[What you need to do]: Could you give the data below again, exactly and completely?

[Raw data]:
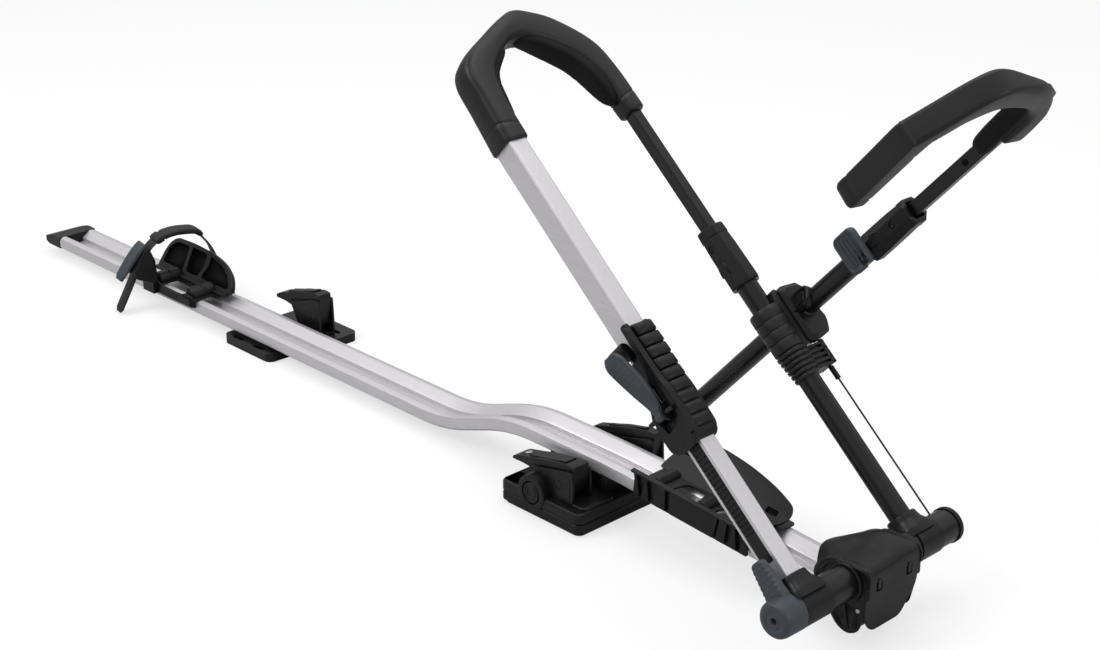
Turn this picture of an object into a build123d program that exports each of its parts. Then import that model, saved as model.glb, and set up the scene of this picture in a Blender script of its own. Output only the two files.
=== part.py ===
# Roof mounted bike carrier, in millimetres: +X is forward, +Z is up.
# The origin is the middle of the front foot's underside, which rests on the crossbar.
from build123d import *
import os
from math import cos, radians, sin

os.makedirs("parts", exist_ok=True)

# Shared clearances
seat_gap = 0.3
running_gap = 0.05
overrun = 2.0

# Rail: twin bar extrusion with a wheel channel, rising over the front foot
rail_width = 72.0
rail_height = 20.0
rail_wall = 2.0
rail_ridge_width = 5.0
rail_shoulder = 7.0
rail_corner = 3.0
channel_width = 18.0
channel_floor = 3.0
channel_lip_drop = 8.5
rail_rear_x = -1290.0
rail_front_x = 440.0
rear_deck_z = 27.5
bend_foot_x = -262.0
bend_top_x = -125.0
front_deck_z = 74.0
crest_x = 70.0
crest_z = 72.0
nose_z = 43.7
bend_radius = 260.0
crest_radius = 1400.0
cap_length = 50.0
cap_tongue = 60.0

# Cross tube and its housing
pivot_x = 458.0
pivot_z = 80.0
cross_tube_radius = 21.0
cross_tube_wall = 3.0
cross_tube_left = -141.0
cross_tube_right = 144.0
cross_cap_depth = 7.0
cross_cap_rim = 1.5
housing_half_width = 49.5
housing_wall = 4.0
housing_floor_z = 14.0
housing_back_x = 398.0
housing_front_x = 492.0
housing_top_z = 114.0
housing_split_z = 62.0
housing_corner = 9.0
bush_length = 16.0
bush_wall = 3.0

# Hoop: silver leg on the near side, black leg on the far side
hoop_angle = 41.7
silver_side = -122.0
black_side = 87.0
lower_bar_width = 24.0
lower_bar_depth = 30.0
lower_bar_wall = 2.0
lower_bar_end = 430.0
bar_corner = 4.0
socket_foot = 12.0
socket_height = 26.0
socket_wall = 5.0
strip_width = 20.0
strip_depth = 3.0
strip_start = 58.0
strip_end = 405.0
tooth_start = 96.0
tooth_pitch = 6.3
tooth_rise = 2.0
upper_bar_wall = 2.0
upper_bar_start = 342.0
leg_tube_radius = 14.0
leg_tube_wall = 2.0
leg_tube_hold = 20.0
rod_width = 16.0
rod_depth = 17.0
rod_run_in = 82.0
rod_corner = 2.0
leg_socket_rise = 60.0
leg_socket_length = 86.0
leg_socket_width = 42.0
leg_socket_depth = 38.0
leg_socket_top_width = 34.0
leg_socket_top_depth = 30.0
leg_socket_corner = 9.0

# Hoop pad and the bent core inside it
pad_depth = 42.0
pad_end_depth = 30.0
pad_foot = 640.0
pad_length = 180.0
bar_hold = 28.0
rod_hold = 25.0
pad_leg_half = 20.0
core_width = 12.0
core_depth = 12.0
liner_thickness = 6.0
liner_depth = 26.0

# Ratchet handle on the silver leg
ratchet_start = 215.0
ratchet_end = 374.0
ratchet_width = 44.0
ratchet_depth = 46.0
ratchet_corner = 7.0
grip_start = 226.0
grip_end = 368.0
grip_width = 30.0
grip_rise = 9.0
grip_ribs = 9
grip_groove = 1.6
ratchet_hinge_reach = 262.0
ratchet_hinge_out = 8.0
ratchet_lever_length = 92.0
ratchet_lever_width = 34.0
ratchet_lever_thickness = 9.0
pin_radius = 3.0
pawl_length = 22.0

# Collar, hook arm and its pad
hook_angle = 47.6
hook_side = 128.0
hook_reach = 312.0
boot_below = 76.0
boot_above = 20.0
boot_radius = 21.0
boot_ribs = 5
boot_rib_pitch = 9.0
boot_groove = 2.4
comb_fins = 4
comb_fin = 3.0
comb_pitch = 7.0
hub_length = 70.0
hub_width = 40.0
hub_depth = 46.0
hub_corner = 6.0
hook_tube_radius = 13.0
hook_tube_wall = 2.0
hook_tube_start = -232.0
hook_tube_end = 182.0
hook_socket_start = 160.0
hook_socket_end = 246.0
hook_socket_width = 38.0
hook_socket_depth = 36.0
hook_rod_width = 14.0
hook_rod_depth = 17.0
hook_rod_start = 70.0
hook_pad_depth = 32.0
hook_tail_start = 324.0
hook_pad_length = 198.0
hook_rod_hold = 124.0
hook_tail_side = -70.0
hook_pad_tilt = 6.0
hook_pad_drop = 4.0
hook_core_width = 10.0
lock_lever_start = 150.0
lock_lever_length = 44.0
lock_lever_width = 32.0
lock_lever_thickness = 10.0
lock_hinge_drop = 12.0
lock_lug = 10.0
ferrule_radius = 3.5
ferrule_length = 18.0
wire_radius = 1.2
wire_side = 132.0

# Release lever at the near end of the cross tube
knob_radius = 23.0
knob_depth = 34.0
knob_lever_length = 66.0
knob_lever_root = 34.0
knob_lever_tip = 22.0
knob_lever_thickness = 13.0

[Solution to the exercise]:
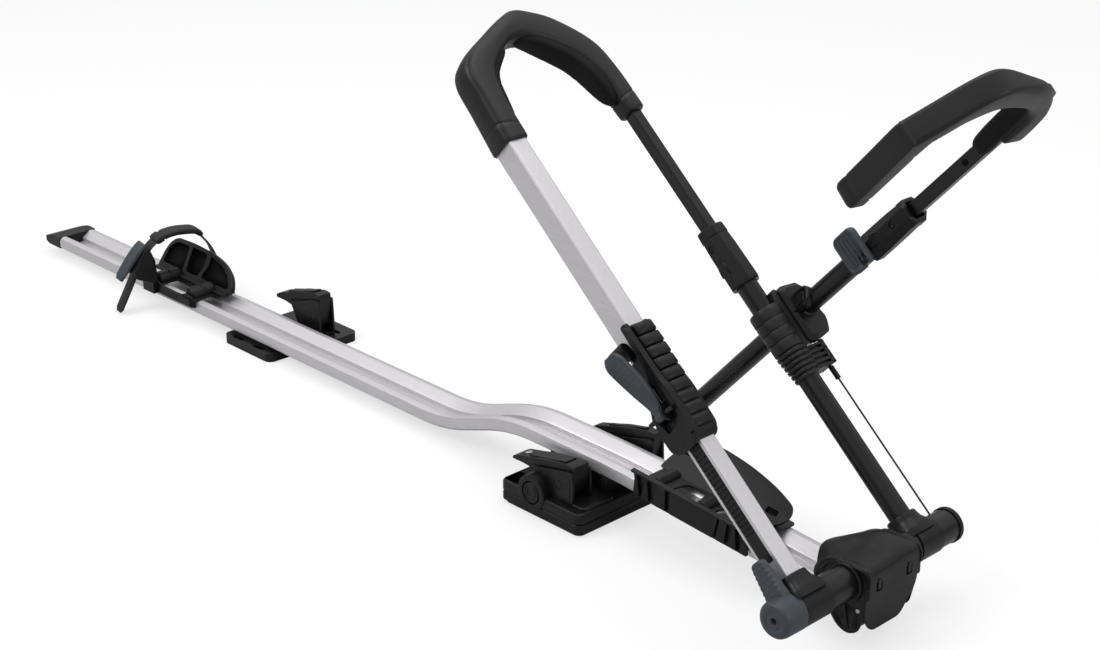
Turn this picture of an object into a build123d program that exports each of its parts. Then import that model, saved as model.glb, and set up the scene of this picture in a Blender script of its own. Output only the two files.
=== part.py ===
# Roof mounted bike carrier, in millimetres: +X is forward, +Z is up.
# The origin is the middle of the front foot's underside, which rests on the crossbar.
from build123d import *
import os
from math import cos, radians, sin

os.makedirs("parts", exist_ok=True)

# Shared clearances
seat_gap = 0.3
running_gap = 0.05
overrun = 2.0

# Rail: twin bar extrusion with a wheel channel, rising over the front foot
rail_width = 72.0
rail_height = 20.0
rail_wall = 2.0
rail_ridge_width = 5.0
rail_shoulder = 7.0
rail_corner = 3.0
channel_width = 18.0
channel_floor = 3.0
channel_lip_drop = 8.5
rail_rear_x = -1290.0
rail_front_x = 440.0
rear_deck_z = 27.5
bend_foot_x = -262.0
bend_top_x = -125.0
front_deck_z = 74.0
crest_x = 70.0
crest_z = 72.0
nose_z = 43.7
bend_radius = 260.0
crest_radius = 1400.0
cap_length = 50.0
cap_tongue = 60.0

# Cross tube and its housing
pivot_x = 458.0
pivot_z = 80.0
cross_tube_radius = 21.0
cross_tube_wall = 3.0
cross_tube_left = -141.0
cross_tube_right = 144.0
cross_cap_depth = 7.0
cross_cap_rim = 1.5
housing_half_width = 49.5
housing_wall = 4.0
housing_floor_z = 14.0
housing_back_x = 398.0
housing_front_x = 492.0
housing_top_z = 114.0
housing_split_z = 62.0
housing_corner = 9.0
bush_length = 16.0
bush_wall = 3.0

# Hoop: silver leg on the near side, black leg on the far side
hoop_angle = 41.7
silver_side = -122.0
black_side = 87.0
lower_bar_width = 24.0
lower_bar_depth = 30.0
lower_bar_wall = 2.0
lower_bar_end = 430.0
bar_corner = 4.0
socket_foot = 12.0
socket_height = 26.0
socket_wall = 5.0
strip_width = 20.0
strip_depth = 3.0
strip_start = 58.0
strip_end = 405.0
tooth_start = 96.0
tooth_pitch = 6.3
tooth_rise = 2.0
upper_bar_wall = 2.0
upper_bar_start = 342.0
leg_tube_radius = 14.0
leg_tube_wall = 2.0
leg_tube_hold = 20.0
rod_width = 16.0
rod_depth = 17.0
rod_run_in = 82.0
rod_corner = 2.0
leg_socket_rise = 60.0
leg_socket_length = 86.0
leg_socket_width = 42.0
leg_socket_depth = 38.0
leg_socket_top_width = 34.0
leg_socket_top_depth = 30.0
leg_socket_corner = 9.0

# Hoop pad and the bent core inside it
pad_depth = 42.0
pad_end_depth = 30.0
pad_foot = 640.0
pad_length = 180.0
bar_hold = 28.0
rod_hold = 25.0
pad_leg_half = 20.0
core_width = 12.0
core_depth = 12.0
liner_thickness = 6.0
liner_depth = 26.0

# Ratchet handle on the silver leg
ratchet_start = 215.0
ratchet_end = 374.0
ratchet_width = 44.0
ratchet_depth = 46.0
ratchet_corner = 7.0
grip_start = 226.0
grip_end = 368.0
grip_width = 30.0
grip_rise = 9.0
grip_ribs = 9
grip_groove = 1.6
ratchet_hinge_reach = 262.0
ratchet_hinge_out = 8.0
ratchet_lever_length = 92.0
ratchet_lever_width = 34.0
ratchet_lever_thickness = 9.0
pin_radius = 3.0
pawl_length = 22.0

# Collar, hook arm and its pad
hook_angle = 47.6
hook_side = 128.0
hook_reach = 312.0
boot_below = 76.0
boot_above = 20.0
boot_radius = 21.0
boot_ribs = 5
boot_rib_pitch = 9.0
boot_groove = 2.4
comb_fins = 4
comb_fin = 3.0
comb_pitch = 7.0
hub_length = 70.0
hub_width = 40.0
hub_depth = 46.0
hub_corner = 6.0
hook_tube_radius = 13.0
hook_tube_wall = 2.0
hook_tube_start = -232.0
hook_tube_end = 182.0
hook_socket_start = 160.0
hook_socket_end = 246.0
hook_socket_width = 38.0
hook_socket_depth = 36.0
hook_rod_width = 14.0
hook_rod_depth = 17.0
hook_rod_start = 70.0
hook_pad_depth = 32.0
hook_tail_start = 324.0
hook_pad_length = 198.0
hook_rod_hold = 124.0
hook_tail_side = -70.0
hook_pad_tilt = 6.0
hook_pad_drop = 4.0
hook_core_width = 10.0
lock_lever_start = 150.0
lock_lever_length = 44.0
lock_lever_width = 32.0
lock_lever_thickness = 10.0
lock_hinge_drop = 12.0
lock_lug = 10.0
ferrule_radius = 3.5
ferrule_length = 18.0
wire_radius = 1.2
wire_side = 132.0

# Release lever at the near end of the cross tube
knob_radius = 23.0
knob_depth = 34.0
knob_lever_length = 66.0
knob_lever_root = 34.0
knob_lever_tip = 22.0
knob_lever_thickness = 13.0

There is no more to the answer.